Chronic back trouble finally forced Rose into retirement, his final season with the North Stars being 1989-90. Three seasons later, the North Stars were heading to Dallas, where the Stars won the Stanley Cup in 1999.

"It was really tough, that's for sure" for Rose to see the team go, said Linda Johnson, one of his nieces.

Rose attended St. Paul Central High School, took training courses at the University of Minnesota and ultimately made several trips to Europe with the U.S. Olympic and national hockey teams. It was during those trips that his relationship with Nanne was forged and his career with the North Stars secured.

"It can be a tough job," Rose said in the 1973 Tribune interview, "but it's also a very satisfying one. Someday the North Stars are going to win the Stanley Cup, and I hope I'm still around when that happens."
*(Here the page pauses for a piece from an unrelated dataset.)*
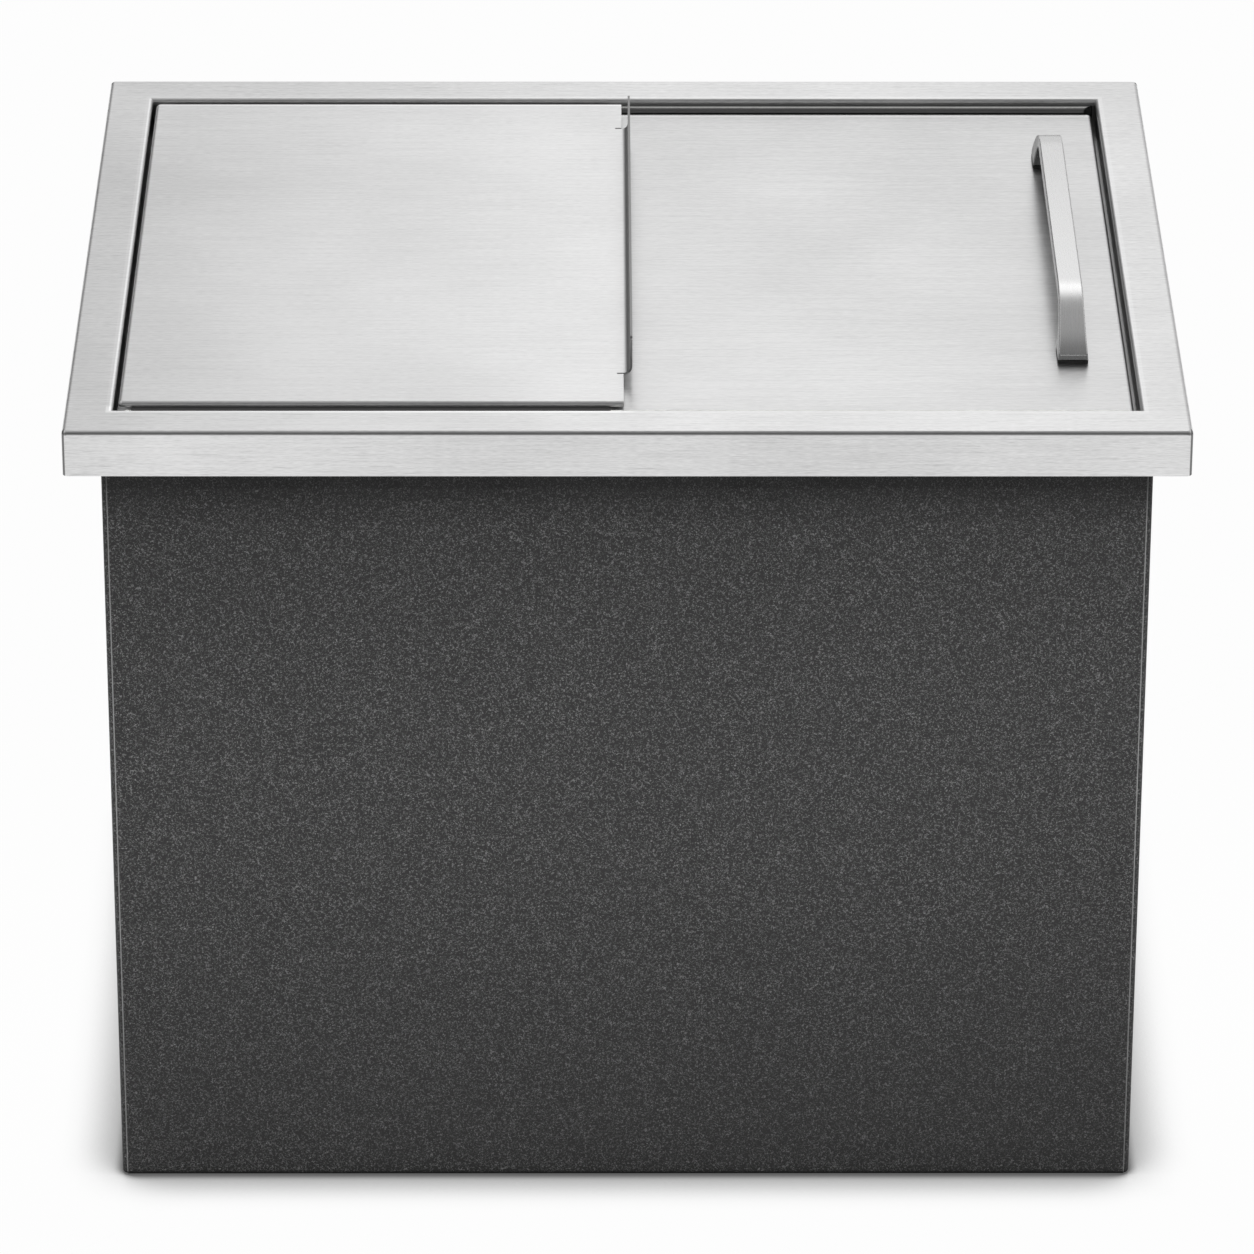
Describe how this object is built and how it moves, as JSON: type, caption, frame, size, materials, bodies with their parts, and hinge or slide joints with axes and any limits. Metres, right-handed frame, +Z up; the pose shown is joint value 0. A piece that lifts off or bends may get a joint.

Rose is survived by sisters Mary Peterson and Carol Broton; and a brother, Michael Rose. Memorial services will be held at 10 a.m. Wednesday at St. Rose of Lima Catholic Church, 2048 N. Hamline Av., Roseville, with burial to follow at Roselawn Cemetery, Roseville. Memorials are preferred to St. John's Catholic Church of Grand Marais, Minn., the Association for the American Society for the Prevention of Cruelty to Animals or the U.S. Olympic Committee.